The La Salle County Coroner's Office identified Matthew W. Rosenstiel as the driver Friday morning.

The white Chevy Blazer was pulled up from the Illinois River at Allen Park in Ottawa.

Multiple agencies searched the river after witnesses told police someone drove a vehicle into the Illinois River at about 2:11 p.m. Thursday.

Emergency crews pulled the SUV from the Illinois River near Allen Park at about 5:50 p.m. A coroner's office official responded to the scene about 6:30 p.m.

An autopsy has been ordered, Ottawa Detective Sgt. Kyle Booras said Thursday.

The park was closed as emergency and rescue crews worked Thursday. Boats using sonar technology were deployed to search for the vehicle.

The incident is under further investigation by the coroner's office and Ottawa Police Department.

The recovery

Within four minutes of the call, Ottawa firefighters were launching their boat at Allen Park, with several Ottawa River Rescue Squad volunteers not far behind.

Ottawa River Rescue Vice President Brian Brenbarger was one of the first to report to the station on Hitt Street. The three initial volunteers set out on a 24-foot deck boat, and as more volunteers arrived, they eventually put five boats on the water.

"We arrived about 2:40 (p.m.) and Ottawa Fire had a boat in and they were using their sonar," Brenbarger said. River Rescue members then used a large hook to also drag for the submerged vehicle.

Soon after, MABAS Division 15 emergency personnel, including a dive team, arrived with several boats and more advanced sonar equipment, which was able to locate the vehicle about 40 to 60 feet from shore, Brenbarger estimated. The river depth in that area is typically 10 to 15 feet, although it could've been higher due to the recent high river levels.

"It was a pretty heavy vehicle, and the current wasn’t real strong, although the river level is high. It wasn’t downstream much further then where it went in," Brenbarger said.

Emergency officials couldn't provide an exact time frame of how long it took to locate the SUV, but Ottawa Deputy Fire Chief Brian Bressner said the actual search took about a couple hours, maybe less. Brenbarger said the last boat came out of the water about 7 p.m.

"We're not in Cancun with clear waters; you can't see down," Bressner noted, adding the mutual aid response worked very well.

"Having Division 15 there, they were here extremely, extremely fast in getting there," Bressner said. "Just how fast they assembled their dive team ..."

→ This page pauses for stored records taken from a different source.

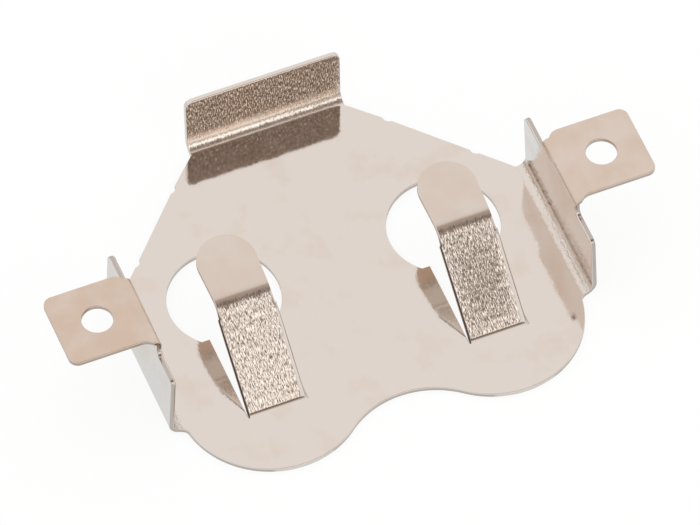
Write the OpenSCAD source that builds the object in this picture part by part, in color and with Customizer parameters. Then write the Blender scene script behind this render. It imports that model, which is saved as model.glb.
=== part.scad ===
// Retainer for a 20 mm coin cell: one piece of nickel-plated spring sheet,
// stamped, lanced and folded. The plate lies on z = 0, the cell enters from
// the front (-Y) and stops against the flange at the back, and the solder
// tabs stand at the top. The origin is under the middle of the plate, on the
// line through the two contact windows.

/* [Sheet] */
// Thickness of the sheet
sheet = 0.25; // [0.2:0.01:0.3]
// Inside radius of the folds at the foot of the walls and of the stop
fold_r = 0.5; // [0.4:0.05:0.6]
// Inside radius of the fold between a wall and its tab
tab_fold_r = 0.1; // [0.06:0.02:0.2]

/* [Cell pocket] */
// Diameter of the coin cell
cell_d = 20; // [19.5:0.1:21]
// Side play of the cell between the feet of the walls
cell_play = 0.6; // [0.4:0.05:1]
// Height of the free edges of the walls above the plate
wall_h = 3.8; // [3.5:0.05:3.95]
// Front end of the walls, ahead of the origin
wall_front = 6.05; // [5.9:0.05:6.2]
// Back end of the walls, behind the origin
wall_back = 1.8; // [1.7:0.02:1.9]
// Inward lean of the walls, in degrees
wall_lean = 2.5; // [1:0.5:4]
// Radius of the free front corners of the walls
wall_corner_r = 0.3; // [0.15:0.05:0.5]
// Radius of the free back corners of the walls
ear_corner_r = 0.45; // [0.2:0.05:0.6]

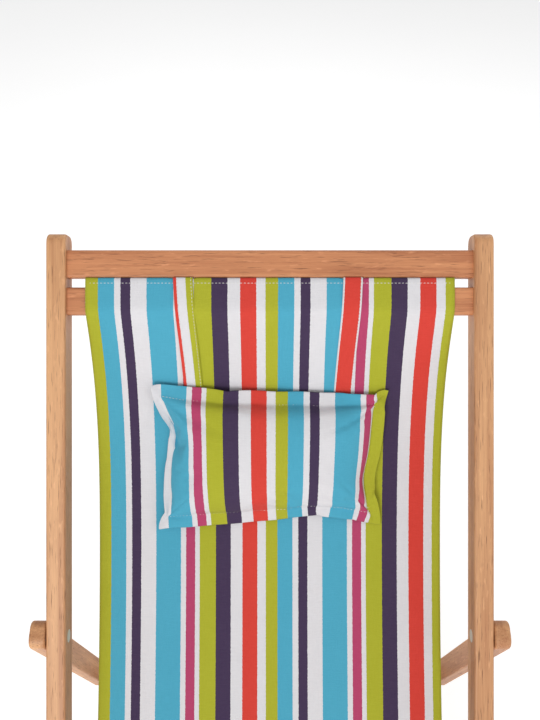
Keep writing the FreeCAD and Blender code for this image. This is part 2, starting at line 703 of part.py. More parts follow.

Personnel from Will and Grundy counties, including Channahon, Morris, Wilmington, Plainfield and Braidwood, among others, responded as part of Division 15.

Once the vehicle was located, scuba divers with Division 15 relayed information about the position of the SUV to help prepare for its tow out of the water.

Ottawa River Rescue and the fire department don't have trained dive teams, as most of their work with river calls is done from boats or the shore.

"We normally physically do not enter the water, but based on the call that may change," Brenbarger said. "If we know there’s an ice rescue, we have 'Gumby' suits (an immersion, or survival suit that protects from hypothermia in cold water)." The river temperature Thursday afternoon was about 48 degrees, with the temperature outside hovering around 30 degrees.

Brenbarger also noted the response went well. "It was great to see a lot of departments we don't normally get a chance to work together with ... it really shows how the departments' training and professionalism (work well) when they come together."

Brenbarger, who's volunteered with Ottawa River Rescue for 19 years, said squad members participate in training for 20 days in a two-month period usually in April and May. Training includes dragging, first-aid, and hands-on practice with equipment such as hooks and ropes. There's currently 21 volunteers on the squad.

Bressner said Ottawa firefighters try to train three or four times a year on the water. Unlike Ottawa River Rescue, which travels beyond the city limits for calls, the Ottawa Fire Department's responsibility when it comes to water rescues is primarily within the city.